HEGEL, Encyclopédie des sciences philosophiques, tome III : Philosophie de l’Esprit (1827)

Le langage est l’outil nécessaire à une pensée objective.

« C’est dans les mots que nous pensons. Nous n’avons savoir de nos pensées – nous n’avons des pensées déterminées, effectives – que quand nous leur donnons la forme de l’objectivité, d’un être différencié d’avec notre intériorité, donc la figure de l’extériorité, et, à la vérité, d’une extériorité telle qu’elle porte, en même temps, l’empreinte de la suprême intériorité. Un extérieur ainsi intérieur, seul l’est le son articulé, le mot. C’est pourquoi vouloir penser sans mots apparaît comme une déraison […]. Mais il est également risible de regarder le fait, pour la pensée, d’être liée au mot, comme un défaut de la première et comme une infortune?; car, bien que l’on soit d’avis ordinairement que l’inexprimable est précisément ce qui est le plus excellent, cet avis cultivé par la vanité n’a pourtant pas le moindre fondement, puisque l’inexprimable est, en vérité, seulement quelque chose de trouble, en fermentation, qui n’acquiert de la clarté que lorsqu’il peut accéder à la parole.

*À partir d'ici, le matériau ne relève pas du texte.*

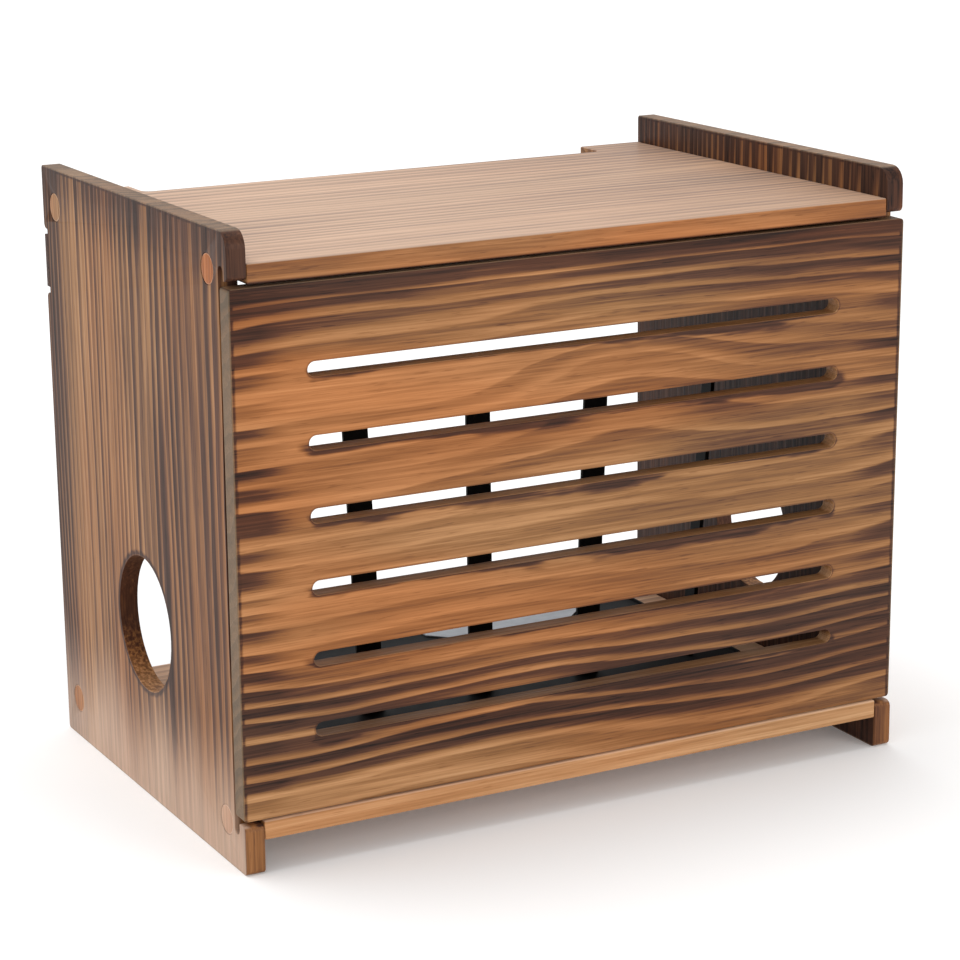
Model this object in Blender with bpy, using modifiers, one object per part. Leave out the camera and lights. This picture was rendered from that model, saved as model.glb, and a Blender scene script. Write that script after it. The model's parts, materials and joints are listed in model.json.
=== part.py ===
"""Slotted pine hay rack feeder: a box of torched boards, open at the back, with a lift-off slotted
front and a black steel hay rack and tray that draws out of the back. Metres, +Z up, front towards -Y,
origin on the floor under the middle of the box."""

import math

import bmesh
import bpy
from mathutils import Vector

# Driving dimensions, in metres.
BOX_WIDTH = 0.480
SIDE_DEPTH = 0.317
SIDE_HEIGHT = 0.400
BOARD = 0.0125
GAP = 0.0003
EASED_EDGE = 0.0010

TOP_LIP = 0.0197
FLOOR_LIFT = 0.0218
EAR_CORNER_RADIUS = 0.0115
BACK_CORNER_RADIUS = 0.0025
FOOT_CORNER_RADIUS = 0.0040

SEAT_PLAY = 0.0024
PANEL_TOP_GAP = 0.0016
PANEL_PROUD = 0.0014
PANEL_SETBACK = 0.0025
SEAT_BACK_PLAY = 0.0020
SEAT_MOUTH_RADIUS = 0.0042
SEAT_CORNER_RADIUS = 0.0012
RELIEF_WIDTH = 0.0072
RELIEF_END_FLAT = 0.00014
RELIEF_RISE = 0.0085
PANEL_CORNER_RADIUS = 0.0025

SLOT_COUNT = 6
SLOT_HEIGHT = 0.0095
SLOT_END_MARGIN = 0.0495
TOP_SLOT_DROP = 0.0530
BOTTOM_SLOT_RISE = 0.0516

SIDE_HOLE_DIAMETER = 0.090
SIDE_HOLE_HEIGHT = 0.120

BACK_NOTCH_DEPTH = 0.029
BACK_NOTCH_TAB = 0.0495
BACK_NOTCH_RADIUS = 0.006

RAIL_HEIGHT = 0.036
RAIL_THICKNESS = 0.0055
RAIL_DROP = 0.0148
RAIL_NOTCH_PLAY = 0.0040
RAIL_NOTCH_MOUTH = 0.0038

PLUG_DIAMETER = 0.019
PLUG_THICKNESS = 0.0057
PLUG_FRONT_INSET = 0.0295
PLUG_BACK_INSET = 0.0230
SCREW_DIAMETER = 0.0042
SCREW_HEAD_DIAMETER = 0.0084
SCREW_HEAD_HEIGHT = 0.0028
SCREW_LENGTH = 0.040
RAIL_SCREW_LENGTH = 0.025
RAIL_SCREW_SPACING = 0.020

MAGNET_DIAMETER = 0.008
MAGNET_THICKNESS = 0.003
KEEPER_THICKNESS = 0.0015
MAGNET_END_INSET = 0.045

TRAY_LEFT_ROOM = 0.0535
TRAY_RIGHT_ROOM = 0.0275
TRAY_DEPTH = 0.167
TRAY_WALL_HEIGHT = 0.004
TRAY_SHEET = 0.0015
TRAY_BACK_INSET = 0.028
TRAY_CORNER_RADIUS = 0.006

BAR_COUNT = 5
END_BAR_INSET = 0.007
BAR_SPLAY = 0.0088
BAR_WIDTH = 0.018
END_BAR_WIDTH = 0.0125
BAR_THICKNESS = 0.003
BAR_FRONT_INSET = 0.0245
RACK_RAIL_HEIGHT = 0.018
RACK_HEAD_ROOM = 0.0503

LINER_WIDTH = 0.128
LINER_DEPTH = 0.026
LINER_SHEET = 0.0012
LINER_CHAMFER = 0.014
LINER_END_INSET = 0.0485
LINER_BACK_INSET = 0.001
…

Le mot donne, par suite, aux pensées, leur être-là le plus digne et le plus vrai. Assurément, on peut aussi – sans se saisir de la Chose – se battre avec les mots. Cependant, ce n’est pas là la faute du mot, mais celle d’une pensée défectueuse, indéterminée, sans teneur. De même que la pensée vraie est la Chose, de même le mot l’est aussi, lorsqu’il est employé par la pensée vraie. C’est pourquoi, en se remplissant du mot, l’intelligence accueille en elle la nature de la Chose. »

BERGSON, La pensée et le mouvant (1932)

Le langage est, fondamentalement, un outil au service de l’action.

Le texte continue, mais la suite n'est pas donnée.